Dan kini muncullah faham mujjassimah yaitu dhohirnya memegang
madzhab tafwidh
tapi menyerupakan Allah dengan mahluk,
bukan seperti para imam yang memegang
madzhab
tafwidh.
2. Madzhab takwil
Madzab ini menakwilkan ayat/hadist tasybih sesuai dengan keesaan dan keagungan
Allah swt, dan madzhab
ini arjah (lebih baik untuk diikuti) karena terdapat penjelasan
dan
menghilangkan awhaam (khayalan dan syak wasangka) pada muslimin umumnya,
sebagaimana
Imam Syafii, Imam Bukhari,Imam Nawawi dll. (syarah Jauharat Attauhid
oleh
Imam Baajuri)
Pendapat
ini juga terdapat dalam Al Qur’an dan sunnah, juga banyak dipakai oleh para
sahabat,
tabiin dan imam imam ahlussunnah waljamaah.
Seperti
ayat :
”Nasuullaha fanasiahum” (mereka melupakan Allah maka Allah pun lupa dengan
mereka)
(QS Attaubah:67),
dan ayat : ”Innaa nasiinaakum”. (sungguh
kami telah lupa pada kalian QS Assajdah
14).
Dengan
ayat ini kita tidak bisa menyifatkan sifat lupa kepada Allah walaupun tercantum
dalam Alqur’an,
dan kita tidak boleh mengatakan Allah punya sifat lupa, tapi berbeda
dengan
sifat lupa pada diri makhluk, karena Allah berfirman : ”dan tiadalah tuhanmu
itu
lupa”
(QS Maryam 64)
Dan juga diriwayatkan dalam hadtist Qudsiy bahwa Allah swt berfirman
: ”Wahai
Keturunan Adam, Aku sakit dan kau tak menjenguk
Ku, maka berkatalah keturunan
Adam : Wahai Allah, bagaimana aku menjenguk Mu sedangkan Engkau Rabbul
’Alamin?,
maka Allah menjawab : Bukankah kau tahu hamba Ku fulan sakit dan kau tak
mau menjenguknya?, tahukah engkau bila kau menjenguknya maka akan kau temui
Aku
disisinya?” (Shahih Muslim hadits no.2569)
Apakah
kita bisa mensifatkan sakit kepada Allah tapi tidak seperti sakitnya kita?

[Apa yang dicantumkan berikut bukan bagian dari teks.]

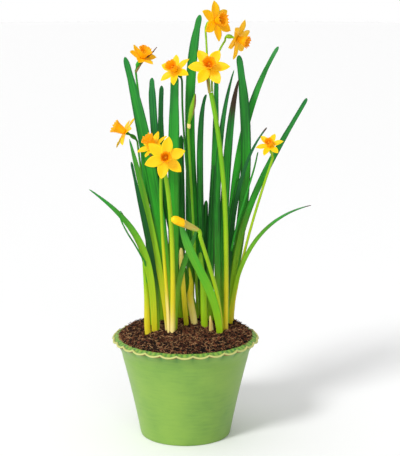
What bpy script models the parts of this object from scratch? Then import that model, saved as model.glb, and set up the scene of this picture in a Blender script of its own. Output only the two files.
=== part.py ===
"""Potted miniature daffodils.

Six bulbs are planted in a mound of peat in a glazed pot with a scalloped lip. Their strap leaves,
flower stems, flowers and buds come up through the peat. Metres, +Z up: the pot stands on z = 0,
its axis is the Z axis, and -Y is the front. Places along the leaves and stems are in millimetres.
"""
from math import cos, hypot, pi, radians, sin

import bmesh
import bpy
from mathutils import Vector

MM = 0.001
UP = Vector((0.0, 0.0, 1.0))
FIT_GAP = 0.0003                # clearance between pieces that touch

# ---- pot -------------------------------------------------------------------------------------
POT_HEIGHT = 0.100
POT_FOOT_RADIUS = 0.0465
POT_BODY_RADIUS = 0.0640        # under the lip
POT_WALL = 0.0040
POT_FLOOR = 0.0060
BODY_HOLLOW = 0.18              # how far the body is drawn in, as a share of its spread
POT_EDGE_ROUND = 0.0020         # round of the foot's edge
LIP_FLARE = 0.0110              # how far the lip stands out from the body
LIP_DEPTH = 0.0170              # from the top of the lip down to the top of the body
FLARE_CURVE = 1.6               # above 1, the flare opens out towards its edge
LIP_EDGE = 0.0036               # thickness of the lip's rolled edge
SCALLOPS = 28
STEPS_PER_SCALLOP = 4
SCALLOP_DEPTH = 0.0055          # how far down the lip the scallops reach
SCALLOP_IN = 0.0013             # how far the notches between scallops are drawn in
SCALLOP_DROOP = 0.0012          # how far the scallops hang below the notches

# ---- peat and bulbs --------------------------------------------------------------------------
MOUND_HEIGHT = 0.0100           # crown of the mound above the top of the lip
MOUND_SHOULDER_IN = 0.0040      # from the body's radius in to where the mound starts to fall
MOUND_RIM_GAP = 0.0012          # between the peat's edge and the notches of the lip
MOUND_STEPS = 48
BULB_RADIUS = 0.0095
BULB_HEIGHT = 0.0260
BULB_DEPTH = 0.0240             # from the mound's crown down to a bulb's nose
BULB_STEPS = 12
NECK_GAP = 0.0032               # between a bulb's shoots and the shaft they come up through
BULB_WAIST = 0.36               # height of a bulb's widest place, as a share of its own height
BULB_PLACES = {                 # across and back, in shares of the room that a bulb has
    "bulb_left": (-0.773, -0.380),
    "bulb_front": (-0.244, -0.420),
    "bulb_left_back": (-0.732, 0.339),
    "bulb_centre": (0.339, 0.380),
    "bulb_right": (0.800, -0.312),
    "bulb_right_back": (0.936, 0.271),
}

# ---- shoots ----------------------------------------------------------------------------------
TABLE_CROWN = 0.110             # crown of the peat and radius of the body that the tables of
TABLE_BODY_RADIUS = 0.064       # leaves, stems, flowers and buds are set out for
SHOOT_GAP = 0.0009              # between neighbouring shoots where they leave a bulb
LEAF_THICKNESS = 0.0010
LEAF_ROWS = 11
LEAF_ROW_CROWDING = 1.35        # rows stand closer together towards the tip
LEAF_FOOT_SHARE = 0.62          # width at the foot, as a share of the full width
LEAF_TIP_SHARE = 0.16           # width at the tip, as a share of the full width
LEAF_BLUNTNESS = 0.60           # below 1, the blade stays broad and then rounds off at its tip
LEAF_CHANNEL = 0.10             # depth of a leaf's channel, as a share of its width
STEM_POINTS = 9                 # along a stem, and then along its elbow
ELBOW_POINTS = 4
ELBOW_DROP = 0.006
SCAPE_RADIUS = 0.0023
STEM_RADIUS = 0.0013
PEDICEL_RADIUS = 0.0010
OVARY_RADIUS = 0.0021
TUBE_LENGTH = 0.0140            # from the elbow to the back of the petals

# ---- flowers and buds ------------------------------------------------------------------------
PETAL_THICKNESS = 0.0006
PETAL_STEPS = 4                 # around each of the six petals
PETAL_RINGS = 3
PETAL_NOTCH = 0.42              # radius between two petals, as a share of their length
CORONA_WALL = 0.0006
CORONA_FOOT = 0.0026
CORONA_STEPS = 12
BUD_STEPS = 10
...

Berkata Imam Nawawi berkenaan
hadits Qudsiy diatas dalam kitabnya
yaitu Syarah
Annawawiy
alaa Shahih Muslim bahwa yang dimaksud sakit pada Allah adalah hamba
Nya,
dan kemuliaan serta kedekatan Nya
pada hamba Nya itu, ”wa ma’na wajadtaniy
indahu
ya’niy wajadta tsawaabii wa
karoomatii indahu” dan makna ucapan : akan kau
temui aku disisinya adalah akan kau temui pahalaku
dan kedermawanan Ku dengan
menjenguknya
(Syarh Nawawi ala shahih Muslim Juz 16 hal 125)

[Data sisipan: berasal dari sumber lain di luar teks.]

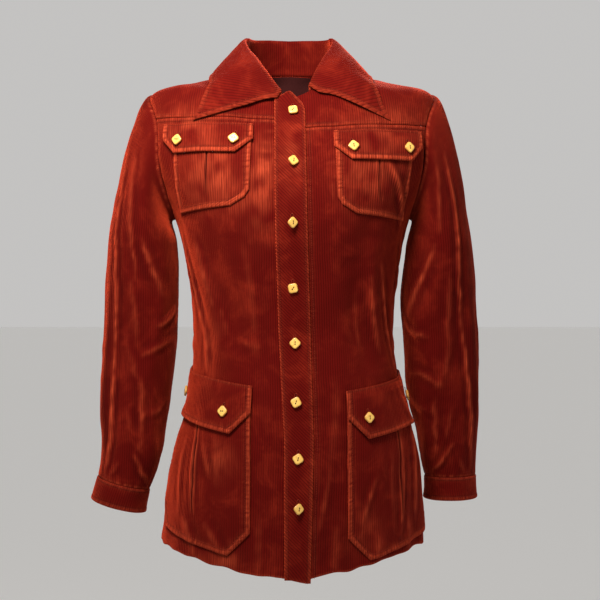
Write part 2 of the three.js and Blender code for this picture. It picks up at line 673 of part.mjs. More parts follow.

Dan banyak pula para sahabat, tabiin,
dan para Imam ahlussunnah waljamaah
yang
berpegang
pada pendapat Ta’wil, seperti Imam Ibn Abbas, Imam Malik, Imam Bukhari,
Imam
Tirmidziy, Imam Abul Hasan Al Asy’ariy, Imam Ibnul Jauziy dll (lihat
Daf’ussyubhat
Attasybiih oleh Imam Ibn Jauziy).
Maka jelaslah
bahwa akal tak akan mampu memecahkan rahasia
keberadaan Allah
swt, sebagaimana firman Nya : ”Maha Suci Tuhan Mu Tuhan Yang Maha Memiliki
Kemegahan dari apa apa yang mereka sifatkan, maka salam sejahtera
lah bagi para
Rasul,
dan segala puji atas tuhan sekalian alam” . (QS Asshaffat 180-182).